The moral of this story is simple: deep in her heart, Chelsea Wolfe is more of a Patti Smith / Siouxsie Sioux person, best able to express herself with minimal means — strong voice and dark guitar — but not particularly apt when it comes to concocting complex, multi-layered atmo­spheres. In addition, the rawness and energy of the live performance helps make up for the deri­vative and not-too-imaginative character of the songs, at least as far as I can tell from the readings on my personal irrit-o-meter when it comes to comparing live and studio takes. I'd even go as far as to call this long acoustic version of ʽHalfsleeperʼ that opens the record very pretty, if not down­right mesmerizing in places — sure, it lacks the multi-tracked vocals and subdued ghostly harmonies of the original, but it also sounds so much more sharp and focused (there is also an extra atmospheric, post-rockish coda that is largely expendable, but does not ruin the overall im­pression of the song).

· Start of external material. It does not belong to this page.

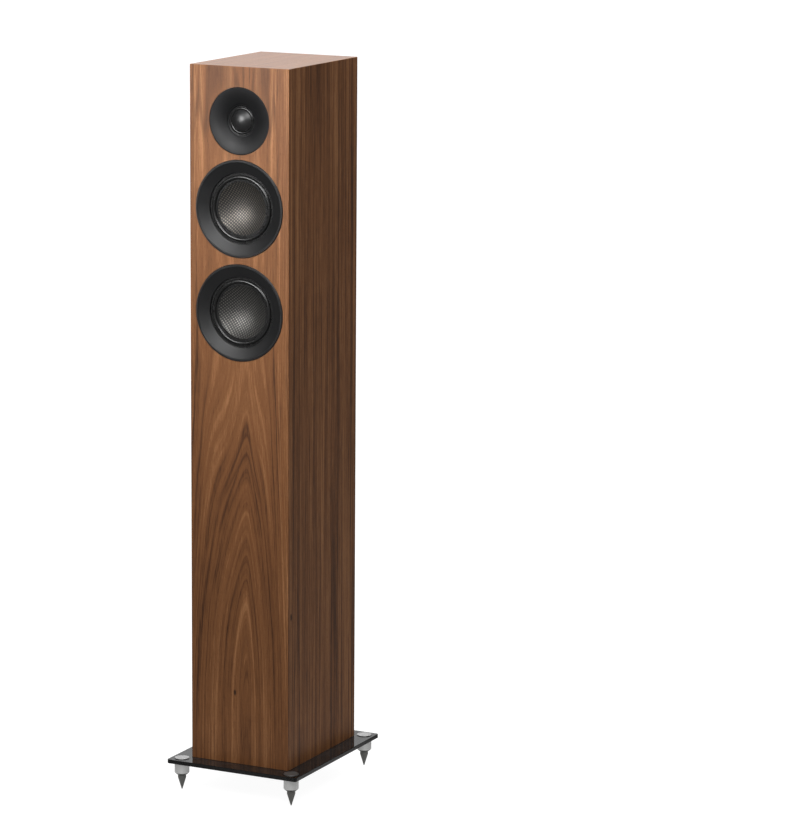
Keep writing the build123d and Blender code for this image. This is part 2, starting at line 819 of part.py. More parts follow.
# ---- Rear: port and terminals --------------------------------------------------------
def add_port():
    """Flared tube through the rear panel."""
    mouth = port_bore_radius + port_flare_radius
    outer = port_bore_radius + port_wall
    bend = port_flare_radius * (1 - cos(radians(45)))
    inner_end = port_length - port_flare_radius / 2
    tube_piece = turned(
        (port_flange_radius, port_flange_thickness),
        (port_flange_radius, 0.4),
        (port_flange_radius - 0.4, 0),
        (mouth, 0),
        ((port_bore_radius + bend, bend), (port_bore_radius, port_flare_radius)),
        (port_bore_radius, inner_end),
        (port_bore_radius + 1.5, port_length),
        (outer, port_length),
        (outer, port_flare_radius + 2),
        (outer + port_flange_thickness, port_flange_thickness),
    )
    pieces["reflex_port_tube"] = on_rear(tube_piece, 0, cabinet_bottom + port_height)


def terminal_plate_block(size, thickness):
    """Square block with rounded corners, from depth 0 inwards."""
    block = Box(size, thickness, size)
    block = fillet(block.edges().filter_by(Axis.Y), terminal_plate_corner)
    return Pos(0, thickness / 2, 0) * block


def terminal_screw_places():
    reach = terminal_plate_size / 2 - terminal_plate_corner
    middle = cabinet_bottom + terminal_height
    return [(sx * reach, middle + sz * reach) for sx in (-1, 1) for sz in (-1, 1)]


def add_terminals():
    """Recessed cup with two binding posts, whose caps screw down on captive washers."""
    middle = cabinet_bottom + terminal_height
    width, height = terminal_recess
    floor_back = terminal_recess_depth + terminal_plate_thickness
    shell = Box(width + 2 * terminal_wall, floor_back, height + 2 * terminal_wall)
    shell = Pos(0, floor_back / 2, 0) * shell
    hollow = Box(width, terminal_recess_depth, height)
    hollow = fillet(hollow.edges().filter_by(Axis.Y), terminal_plate_corner)
    hollow = Pos(0, terminal_recess_depth / 2, 0) * hollow
    plate = terminal_plate_block(terminal_plate_size, terminal_plate_thickness)
    cup = plate + shell - hollow
    for side in (-1, 1):
        cup -= Pos(side * post_spacing / 2, 0, 0) * tube(0, post_radius + hole_gap, 0, floor_back + 1)
    for x, z in terminal_screw_places():
        passage = tube(0, wood_screw[2] + rebate_gap, -1, terminal_plate_thickness + 1)
        cup -= Pos(x, 0, z - middle) * passage
    pieces["terminal_cup"] = on_rear(cup, 0, middle)

    seat = terminal_recess_depth - post_flange_thickness
    tail = floor_back + post_tail_length
    post = turned(
        (post_socket_radius, post_end_depth),
        (post_radius, post_end_depth),
        (post_radius, seat),
        (post_flange_radius, seat),
        (post_flange_radius, terminal_recess_depth),
        (post_radius, terminal_recess_depth),
        (post_radius, tail),
        (0, tail),
        (0, post_end_depth + post_socket_length),
        (post_socket_radius, post_end_depth + post_socket_length),
    )
    nut = extrude(RegularPolygon(post_nut_size / 2, 6, major_radius=False), post_nut_thickness)
    nut = Pos(0, floor_back, 0) * Rot(-90, 0, 0) * nut
    nut -= tube(0, post_radius + hole_gap, 0, floor_back + post_nut_thickness + 1)
    washer_back = seat - rest_gap
    washer_front = washer_back - clamp_washer_thickness
    bore = post_radius + running_gap
    washer = tube(bore, clamp_washer_radius, washer_front, washer_back)
    cap = turned(
        (bore, cap_end_depth),
        (cap_radius - 1.0, cap_end_depth),
        (cap_radius, cap_end_depth + 1.0),
        (cap_radius, washer_front - rest_gap),
        (bore, washer_front - rest_gap),
    )
    groove = Box(1.2, washer_front - cap_end_depth - 6, 1.2)
    groove_middle = (washer_front + cap_end_depth) / 2
    for x, z in around(cap_grooves, cap_radius + 0.2, 0):
        cap -= Pos(x, groove_middle, z) * groove

    sides = {"red": -1, "black": 1}
    posts = []
    nuts = []
    for colour, side in sides.items():
        x = side * post_spacing / 2
        posts.append(on_rear(post, x, middle))
        nuts.append(on_rear(nut, x, middle))
        pieces[colour + "_clamp_washer"] = on_rear(washer, x, middle)
        pieces[colour + "_terminal_cap"] = on_rear(cap, x, middle)
    pieces["terminal_posts"] = group(posts)
    pieces["terminal_nuts"] = group(nuts)


# ---- Crossover, rear screws and wiring -------------------------------------------------
def crossover_corner_places():
    x = crossover_width / 2 - crossover_screw_margin
    z = crossover_length / 2 - crossover_screw_margin
    middle = cabinet_bottom + crossover_height
    return [(sx * x, middle + sz * z) for sx in (-1, 1) for sz in (-1, 1)]


def add_crossover():
    """Filter board on spacers, on the inside of the rear panel."""
    middle = cabinet_bottom + crossover_height
    wall = rear - panel_thickness
    board_back = wall - spacer_length
    board_front = board_back - crossover_thickness
    board = Box(crossover_width, crossover_thickness, crossover_length)
    board = Pos(0, board_back - crossover_thickness / 2, middle) * board
    spacer = tube(wood_screw[2] + hole_gap, spacer_radius, 0, spacer_length)
    spacers = []
    for x, z in crossover_corner_places():
        passage = tube(0, wood_screw[2] + hole_gap, 0, crossover_thickness + 2)
        board -= Pos(x, board_front - 1, z) * passage
        spacers.append(Pos(x, board_back, z) * spacer)
    pieces["crossover_board"] = board
    pieces["crossover_spacers"] = group(spacers)

    coils = []
    for side, (radius, height) in zip((1, -1), inductor_sizes):
        coil = tube(inductor_bore, radius, -height, 0)
        x = side * crossover_width / 5
        z = middle + side * crossover_length / 4
        coils.append(Pos(x, board_front, z) * coil)
    pieces["crossover_inductors"] = group(coils)
    cans = []
    for n, (radius, height) in enumerate(capacitor_sizes):
        can = tube(0, radius, -height, 0)
        x = -crossover_width / 2 + 12
        z = middle + crossover_length / 2 - 22 - 20.5 * n
        cans.append(Pos(x, board_front, z) * can)
    pieces["crossover_capacitors"] = group(cans)
    bars = []
    for n in range(2):
        bar = Box(*resistor_size)
        x = crossover_width / 2 - 12 - 13 * n
        z = middle - crossover_length / 2 + 34
        bars.append(Pos(x, board_front - resistor_size[1] / 2, z) * bar)
    pieces["crossover_resistors"] = group(bars)


def add_rear_screws():
    """One size of screw holds the terminal cup from outside and the crossover from inside."""
    cup_screw = screw(wood_screw, panel_thickness - terminal_plate_thickness - 4)
    board_screw = screw(wood_screw, crossover_thickness + spacer_length + panel_thickness - 8)
    board_front = rear - panel_thickness - spacer_length - crossover_thickness
    screws = [on_rear(cup_screw, x, z) for x, z in terminal_screw_places()]
    screws += [Pos(x, board_front, z) * board_screw for x, z in crossover_corner_places()]
    pieces["rear_panel_screws"] = group(screws)


def wire(start, start_way, middles, end, end_way):
    """Round wire on one smooth curve, square on to the faces at both ends."""
    path = Edge.make_spline([start, *middles, end], tangents=[start_way, end_way])
    profile = Plane(start, z_dir=start_way) * Circle(wire_radius)
    return sweep(profile, path)


def add_wiring():
    middle = cabinet_bottom + crossover_height
    board_front = rear - panel_thickness - spacer_length - crossover_thickness
    into_board = (0, 1, 0)
    out_of_post = (0, -1, 0)
    tag_y = front + motor_depth
    wires = []
    gate_z = brace_places()[1]
    for n, z in enumerate(woofer_zs.values()):
        x = crossover_width / 2 - 24 - 6 * n
        gate = (inner_width / 2 - brace_border - 6, 8 + 8 * n, gate_z)
        above = (inner_width / 2 - brace_border - 2, -10 + 6 * n, (z + gate_z) / 2)
        end = (x, board_front, middle + crossover_length / 2 - 3)
        wires.append(wire((woofer_wire_x, tag_y, z), (0, 1, 0), [above, gate], end, into_board))
    horn_end = (2.5 - tweeter_boss_radius, front + tweeter_motor_depth, tweeter_z)
    side = -(inner_width / 2 - brace_border - 6)
    middles = [(side - 8, 20, woofer_zs["upper"]), (side - 4, 30, woofer_zs["lower"]), (side, 30, gate_z)]
    end = (side + 12, board_front, middle + crossover_length / 2 - 3)
    wires.append(wire(horn_end, (0, 1, 0), middles, end, into_board))
    tail_y = rear - terminal_recess_depth - terminal_plate_thickness - post_tail_length
    for way in (-1, 1):
        post = (way * post_spacing / 2, tail_y, cabinet_bottom + terminal_height)
        low = (way * (port_bore_radius + 11), 20, cabinet_bottom + port_height - 30)
        high = (way * (port_bore_radius + 11), 20, brace_places()[0])
        end = (way * 12, board_front, middle - crossover_length / 2 + 5)
        wires.append(wire(post, out_of_post, [low, high], end, into_board))
    pieces["internal_wiring"] = group(wires)


def main():
    add_cabinet()
    add_braces()
    add_wadding()
    add_plinth()
    add_plinth_fixings()
    add_feet()
    for name, z in woofer_zs.items():
        add_woofer(name, z)
    add_woofer_fixings()
    add_tweeter()
    add_port()
    add_terminals()
    add_crossover()
    add_rear_screws()
    add_wiring()
    os.makedirs("parts", exist_ok=True)
    for name, solid in pieces.items():
        export_step(solid, f"parts/{name}.step")


if __name__ == "__main__":
    main()
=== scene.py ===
import json
from math import cos, hypot, pi, radians, sin

import bpy
from bpy.props import FloatProperty, FloatVectorProperty, PointerProperty
from mathutils import Matrix, Vector

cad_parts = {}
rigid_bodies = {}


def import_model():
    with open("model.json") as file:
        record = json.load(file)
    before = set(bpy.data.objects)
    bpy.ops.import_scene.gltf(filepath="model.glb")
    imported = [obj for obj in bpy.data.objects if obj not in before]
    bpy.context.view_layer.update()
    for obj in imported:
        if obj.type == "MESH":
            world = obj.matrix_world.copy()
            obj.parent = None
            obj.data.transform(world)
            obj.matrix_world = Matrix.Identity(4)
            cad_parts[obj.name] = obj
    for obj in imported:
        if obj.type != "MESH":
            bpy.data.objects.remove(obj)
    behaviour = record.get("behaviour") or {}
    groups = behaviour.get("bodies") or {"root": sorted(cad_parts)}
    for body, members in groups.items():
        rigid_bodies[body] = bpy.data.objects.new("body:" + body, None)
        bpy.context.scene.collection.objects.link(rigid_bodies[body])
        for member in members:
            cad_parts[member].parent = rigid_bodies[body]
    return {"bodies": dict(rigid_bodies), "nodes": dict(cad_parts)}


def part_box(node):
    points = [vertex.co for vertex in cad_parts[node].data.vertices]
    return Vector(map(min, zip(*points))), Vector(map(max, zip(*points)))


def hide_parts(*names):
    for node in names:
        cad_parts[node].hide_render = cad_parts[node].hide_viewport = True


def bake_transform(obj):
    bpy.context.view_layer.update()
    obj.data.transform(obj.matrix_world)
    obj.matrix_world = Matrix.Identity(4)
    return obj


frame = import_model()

bl_info = {
    "name": "Floorstanding Speaker Looks",
    "version": (1, 0, 0),
    "blender": (4, 5, 0),
    "location": "View3D > Sidebar > Speaker",
    "description": "Finishes every piece of a floorstanding speaker and sets up its studio",
    "category": "Object",
}

# ---- Places read from the frame ------------------------------------------------------
CABINET_LOW, CABINET_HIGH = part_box("left_side_panel")[0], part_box("right_side_panel")[1]
FRONT_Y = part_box("front_baffle")[0].y
WOOFERS = ("upper_woofer", "lower_woofer")
FEET = ("front_left", "front_right", "rear_left", "rear_right")


def middle_of(node):
    """Centre of a node's box."""
    low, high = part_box(node)
    return (low + high) / 2


# ---- Settings a user would change ------------------------------------------------------
def colour(name, description, default):
    return FloatVectorProperty(
        name=name, description=description, default=default, subtype="COLOR", min=0, max=1
    )


def length(name, description, default):
    return FloatProperty(name=name, description=description, default=default, unit="LENGTH", min=0)


def angle(name, description, degrees):
    return FloatProperty(name=name, description=description, default=radians(degrees), subtype="ANGLE")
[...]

Granted, none of this makes out of Chelsea Wolfe a particularly amazing live performer: it is mainly an issue of getting her shitty studio ideas out of the way than a matter of mind-blowing rearrangements on the stage. But every so-so songwriter deserves a chance to elevate his or her songwriting to a higher level with whatever lies at hand — and it is good to know that Chelsea Wolfe at least has the benefit of a tight, tense, unmediated live show to prove her worth. I give the record a thumbs up and strongly encourage everybody to choose it over Apokalypsis, if you lack the means to own both.

1 comment:

  1. On the strength of your review I am going to buy the album :) p.s. I wonder what you'd think of Type o negative. I've always thought you'd enjoy them a lot.